Besides the poem being outwardly funny, it has a relatively fundamental underlying message about the poet’s relationship, which is shown in the poet’s choice of repetition. The reiteration of ‘Even Tho’ and ‘leh we break free,’ is what tells the poet’s lover exactly what she wants from their relationship. She wants to be an individual ‘even tho’ she enjoys having fun and spending time with her lover.

In my opinion, the poem is similar to ‘To his Coy Mistress’ when it comes to pace and rhythm as they are both irregular and so stressing their equally unorthodox messages.

In conclusion, I would say that these poems aren’t completely unrelated, and the main thing that influences their differences is the time in which they were written. They both have similar purposes, only the perspective changes. It is largely male in ‘To his Coy Mistress,’ but incredibly female in ‘Even Tho. Another way that time has made the poems more different is the way that they are presented. ‘To his Coy Mistress’ is presented as an argument that is trying to persuade the poet’s lover to give in to her passion for the poet and lose her virginity.

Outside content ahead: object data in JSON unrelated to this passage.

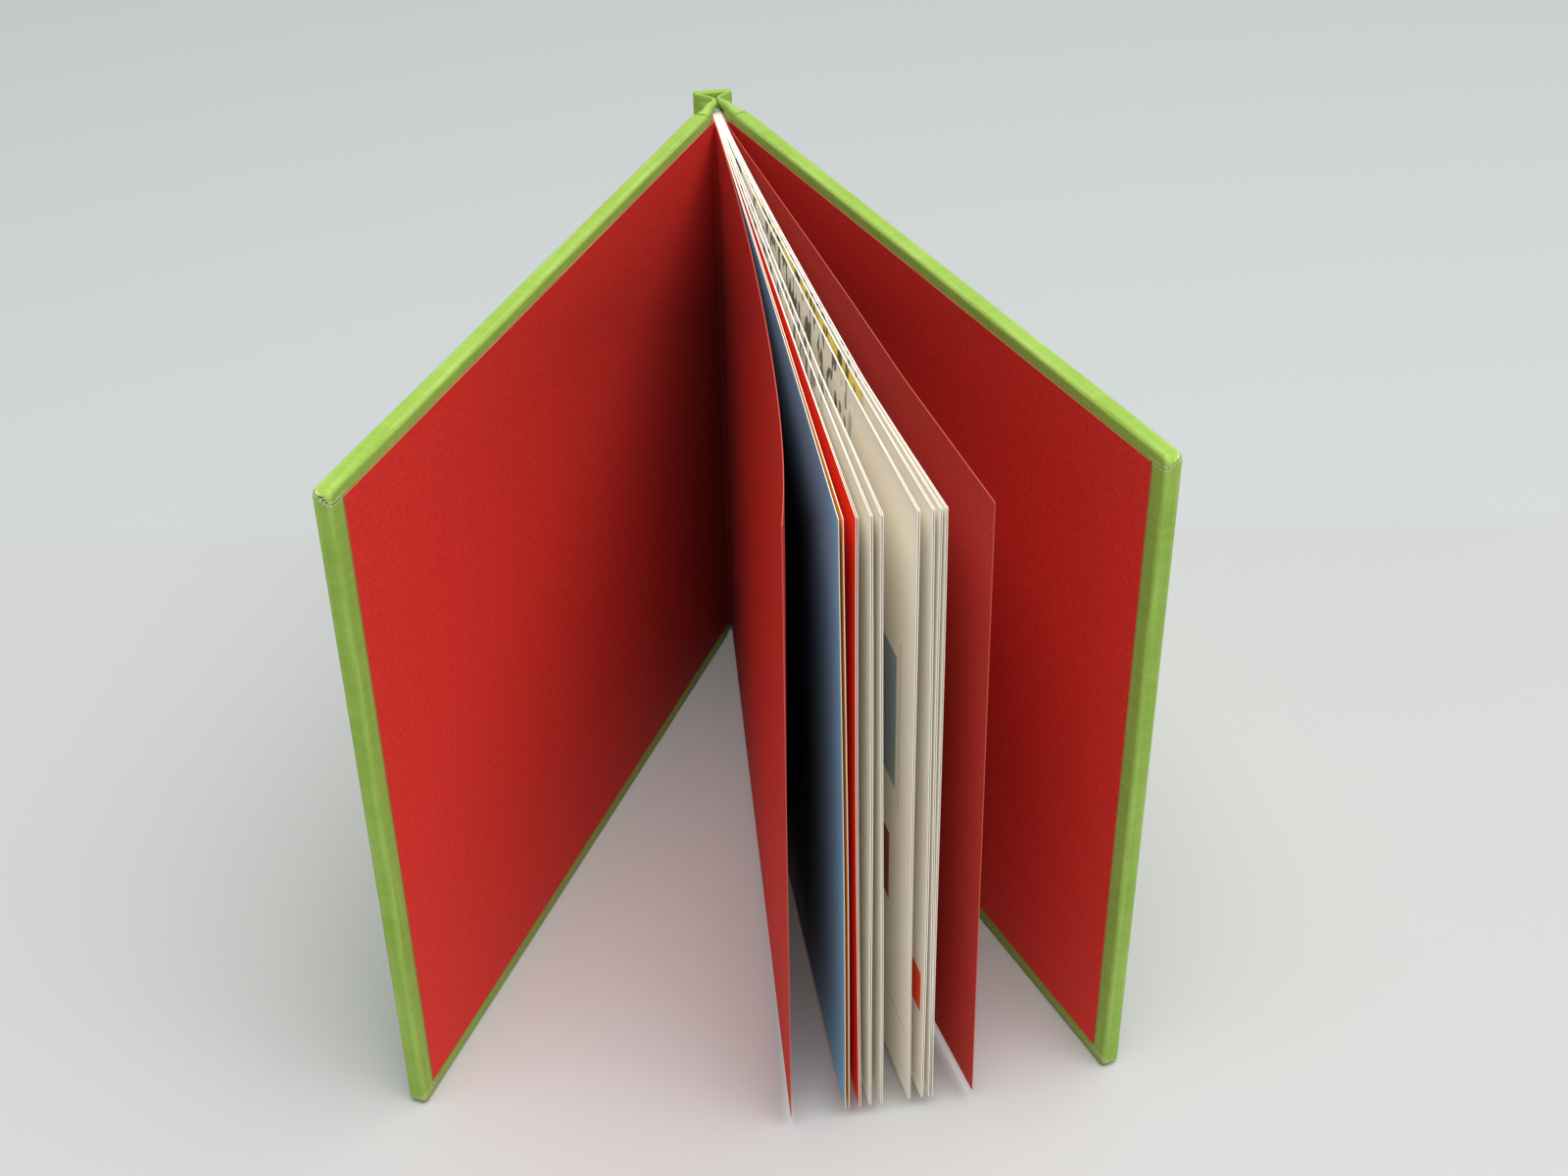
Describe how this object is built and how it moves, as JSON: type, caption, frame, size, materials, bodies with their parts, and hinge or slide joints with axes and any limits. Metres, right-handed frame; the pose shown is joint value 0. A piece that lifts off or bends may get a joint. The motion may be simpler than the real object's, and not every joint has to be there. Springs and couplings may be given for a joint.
{
  "type": "hardcover book",
  "caption": "Small landscape book in cloth-covered boards with coloured endpapers, standing open with its leaves fanned.",
  "frame": {"origin": "middle of the foot of the spine strip, on the surface the book stands on", "axes": "+X across the spine towards the back cover, -Y towards the fore edge, +Z from tail to head"},
  "size_m": [0.1312, 0.1676, 0.1333],
  "materials": {
    "cloth": "lime green plain-weave book cloth, matt, rubbed pale at the edges",
    "board": "grey bookbinding board",
    "endpaper": "red mottled uncoated paper",
    "page": "uncoated cream paper",
    "lining": "open-weave lining cloth set in glue"
  },
  "bodies": {
    "leaves_and_spine": {"text_block": "page", "front_flyleaf": "endpaper", "back_flyleaf": "endpaper", "spine_lining": "lining", "spine_inlay": "board", "spine_cloth": "cloth"},
    "front_cover": {"front_board": "board", "front_cover_cloth": "cloth", "front_pastedown": "endpaper"},
    "back_cover": {"back_board": "board", "back_cover_cloth": "cloth", "back_pastedown": "endpaper"}
  },
  "joints": [
    {"name": "front_cover_hinge", "type": "hinge", "parent": "leaves_and_spine", "child": "front_cover", "pos_m": [-0.00157, -0.0112, 0], "axis": [0, 0, -1], "range_deg": [-23, 75]},
    {"name": "back_cover_hinge", "type": "hinge", "parent": "leaves_and_spine", "child": "back_cover", "pos_m": [0.00157, -0.0112, 0], "axis": [0, 0, 1], "range_deg": [-8, 89]}
  ]
}
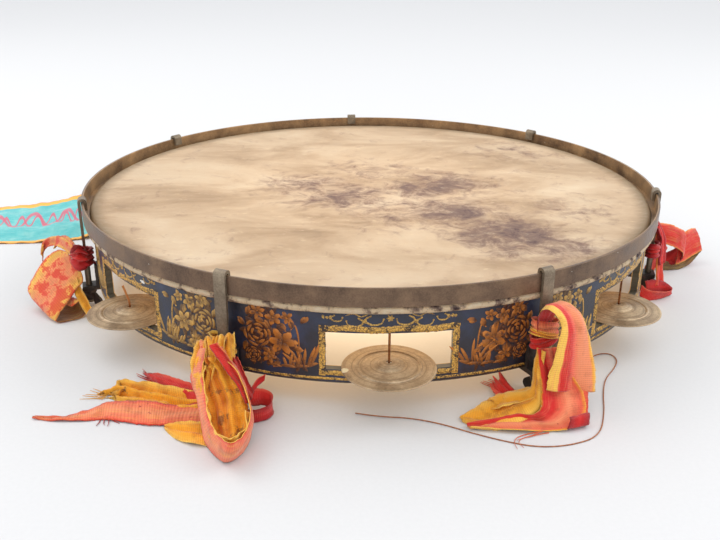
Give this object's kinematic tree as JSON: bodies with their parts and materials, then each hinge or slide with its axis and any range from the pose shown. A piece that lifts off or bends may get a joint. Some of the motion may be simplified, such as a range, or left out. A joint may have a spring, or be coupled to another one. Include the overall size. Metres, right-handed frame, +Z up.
{
  "type": "tambourine",
  "caption": "Antique tambourine with a painted shell, slotted jingles, hooked counter hoop with wing nuts, silk ribbons and a sash.",
  "frame": {"origin": "centre of the drumhead's top face", "axes": "+Z up out of the drumhead, -Y towards the front of the drum as it lies on a table, +X to its right"},
  "size_m": [0.5875, 0.4111, 0.0685],
  "materials": {
    "shell_wood": "dark blue oil paint over wood, with flaking gilt ornament",
    "drum_skin": "old cream drum skin with purple-brown stains",
    "flesh_wire": "plain drawn wire, hidden in the skin's lap",
    "hoop_brass": "aged dark bronze-brown lacquered brass",
    "hook_bronze": "grey-brown worn bronze",
    "foot_iron": "dark oxidised iron",
    "nut_iron": "dark oxidised iron",
    "jingle_brass": "dull tan-bronze spun sheet",
    "pin_copper": "copper-coloured wire",
    "silk_salmon": "ribbed salmon silk ribbon with golden weave",
    "silk_red": "ribbed red silk ribbon",
    "silk_gold": "ribbed yellow-gold silk ribbon",
    "sash_silk": "turquoise silk with orange-gold edging",
    "thread_copper": "coppery loose thread"
  },
  "bodies": {
    "root": {"shell": "shell_wood", "drumhead": "drum_skin", "flesh_hoop": "flesh_wire", "counter_hoop": "hoop_brass", "claw_foot_1": "foot_iron", "claw_foot_2": "foot_iron", "claw_foot_3": "foot_iron", "claw_foot_4": "foot_iron", "claw_foot_5": "foot_iron", "claw_foot_6": "foot_iron", "claw_foot_7": "foot_iron", "jingle_pins": "pin_copper", "bent_jingle_pin": "pin_copper", "ribbon_front_left_knot": "silk_salmon", "ribbon_front_left_loop": "silk_salmon", "ribbon_front_left_long_tail": "silk_salmon", "ribbon_front_left_gold_tail": "silk_gold", "ribbon_front_left_red_tail": "silk_red", "ribbon_front_left_scrap": "silk_gold", "ribbon_front_left_curl": "silk_salmon", "ribbon_front_right_fall": "silk_salmon", "ribbon_front_right_wrap": "silk_gold", "ribbon_front_right_long_tail": "silk_salmon", "ribbon_front_right_rolled_end": "silk_red", "ribbon_front_right_frayed_end": "silk_red", "ribbon_left_knot": "silk_salmon", "ribbon_left_bow": "silk_salmon", "ribbon_left_tail": "silk_salmon", "ribbon_right_knot": "silk_red", "ribbon_right_upper_loop": "silk_red", "ribbon_right_lower_loop": "silk_gold", "sash_knot": "sash_silk", "sash": "sash_silk", "loose_thread": "thread_copper"},
    "hook_1": {"tension_hook_1": "hook_bronze"},
    "nut_1": {"wing_nut_1": "nut_iron"},
    "hook_2": {"tension_hook_2": "hook_bronze"},
    "nut_2": {"wing_nut_2": "nut_iron"},
    "hook_3": {"tension_hook_3": "hook_bronze"},
    "nut_3": {"wing_nut_3": "nut_iron"},
    "hook_4": {"tension_hook_4": "hook_bronze"},
    "nut_4": {"wing_nut_4": "nut_iron"},
    "hook_5": {"tension_hook_5": "hook_bronze"},
    "nut_5": {"wing_nut_5": "nut_iron"},
    "hook_6": {"tension_hook_6": "hook_bronze"},
    "nut_6": {"wing_nut_6": "nut_iron"},
    "hook_7": {"tension_hook_7": "hook_bronze"},
    "nut_7": {"wing_nut_7": "nut_iron"},
    "jingle_body_1": {"jingle_1": "jingle_brass"},
    "jingle_body_2": {"jingle_2": "jingle_brass"},
    "jingle_body_3": {"jingle_3": "jingle_brass"},
    "jingle_body_4": {"jingle_4": "jingle_brass"},
    "jingle_body_5": {"jingle_5": "jingle_brass"},
    "jingle_body_6": {"jingle_6": "jingle_brass"},
    "jingle_body_7": {"jingle_7": "jingle_brass"}
  },
  "joints": [
    {"name": "nut_turn_1", "type": "hinge", "parent": "root", "child": "nut_1", "pos_m": [-0.07221, -0.16608, -0.0528], "axis": [0, 0, 1], "range_deg": [0, 1440]},
    {"name": "hook_lift_1", "type": "slide", "parent": "root", "child": "hook_1", "axis": [0, 0, 1], "range_m": [0, 0.0028]},
    {"name": "nut_turn_2", "type": "hinge", "parent": "root", "child": "nut_2", "pos_m": [0.0839, -0.16049, -0.0528], "axis": [0, 0, 1], "range_deg": [0, 1440]},
    {"name": "hook_lift_2", "type": "slide", "parent": "root", "child": "hook_2", "axis": [0, 0, 1], "range_m": [0, 0.0028]},
    {"name": "nut_turn_3", "type": "hinge", "parent": "root", "child": "nut_3", "pos_m": [0.17846, -0.03083, -0.0528], "axis": [0, 0, 1], "range_deg": [0, 1440]},
    {"name": "hook_lift_3", "type": "slide", "parent": "root", "child": "hook_3", "axis": [0, 0, 1], "range_m": [0, 0.0028]},
    {"name": "nut_turn_4", "type": "hinge", "parent": "root", "child": "nut_4", "pos_m": [0.12917, 0.12693, -0.0528], "axis": [0, 0, 1], "range_deg": [0, 1440]},
    {"name": "hook_lift_4", "type": "slide", "parent": "root", "child": "hook_4", "axis": [0, 0, 1], "range_m": [0, 0.0028]},
    {"name": "nut_turn_5", "type": "hinge", "parent": "root", "child": "nut_5", "pos_m": [-0.01421, 0.18054, -0.0528], "axis": [0, 0, 1], "range_deg": [0, 1440]},
    {"name": "hook_lift_5", "type": "slide", "parent": "root", "child": "hook_5", "axis": [0, 0, 1], "range_m": [0, 0.0028]},
    {"name": "nut_turn_6", "type": "hinge", "parent": "root", "child": "nut_6", "pos_m": [-0.14835, 0.10387, -0.0528], "axis": [0, 0, 1], "range_deg": [0, 1440]},
    {"name": "hook_lift_6", "type": "slide", "parent": "root", "child": "hook_6", "axis": [0, 0, 1], "range_m": [0, 0.0028]},
    {"name": "nut_turn_7", "type": "hinge", "parent": "root", "child": "nut_7", "pos_m": [-0.17253, -0.05506, -0.0528], "axis": [0, 0, 1], "range_deg": [0, 1440]},
    {"name": "hook_lift_7", "type": "slide", "parent": "root", "child": "hook_7", "axis": [0, 0, 1], "range_m": [0, 0.0028]},
    {"name": "jingle_slide_1", "type": "slide", "parent": "root", "child": "jingle_body_1", "axis": [0, 0, 1], "range_m": [0, 0.015]},
    {"name": "jingle_slide_2", "type": "slide", "parent": "root", "child": "jingle_body_2", "axis": [0, 0, 1], "range_m": [0, 0.015]},
    {"name": "jingle_slide_3", "type": "slide", "parent": "root", "child": "jingle_body_3", "axis": [0, 0, 1], "range_m": [0, 0.015]},
    {"name": "jingle_slide_4", "type": "slide", "parent": "root", "child": "jingle_body_4", "axis": [0, 0, 1], "range_m": [0, 0.015]},
    {"name": "jingle_slide_5", "type": "slide", "parent": "root", "child": "jingle_body_5", "axis": [0, 0, 1], "range_m": [0, 0.015]},
    {"name": "jingle_slide_6", "type": "slide", "parent": "root", "child": "jingle_body_6", "axis": [0, 0, 1], "range_m": [0, 0.015]},
    {"name": "jingle_slide_7", "type": "slide", "parent": "root", "child": "jingle_body_7", "axis": [0, 0, 1], "range_m": [0, 0.003]}
  ],
  "couplings": [
    {"joint": "nut_turn_1", "follows": "hook_lift_1", "rad_per_m": 8975.9},
    {"joint": "nut_turn_2", "follows": "hook_lift_2", "rad_per_m": 8975.9},
    {"joint": "nut_turn_3", "follows": "hook_lift_3", "rad_per_m": 8975.9},
    {"joint": "nut_turn_4", "follows": "hook_lift_4", "rad_per_m": 8975.9},
    {"joint": "nut_turn_5", "follows": "hook_lift_5", "rad_per_m": 8975.9},
    {"joint": "nut_turn_6", "follows": "hook_lift_6", "rad_per_m": 8975.9},
    {"joint": "nut_turn_7", "follows": "hook_lift_7", "rad_per_m": 8975.9}
  ]
}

However, ‘Even Tho’ is more of a story than an argument. This is because she doesn’t feel that she needs to persuade men to do what she wants them to do, only tell them how she feels. Andrew Marvell felt that he needed to persuade his lover, as simply making a suggestion would not be enough. These are just a few examples of the ways that they are different, and of course, there are many more, but we must remember the simple similarities. Both poems are about sexual relationships, they are both written in the first person and to conclude, they both express emotions!

My particular favourite out of the two poems has to be ‘Even Tho.’ The reason being, it is so simple, but yet has so many layers of meaning and tone. It is also comical as the imagery is fairly explicit as it talks about ‘bananas’ and ‘avocados’ representing the sexual organs on a human’s body. The poem ‘Even Tho’ also has a far more informal style of writing than ‘To his Coy Mistress’ and communicates to more than just the poet’s lover. All of this is why ‘Even Tho’ is my favourite poem out of the two.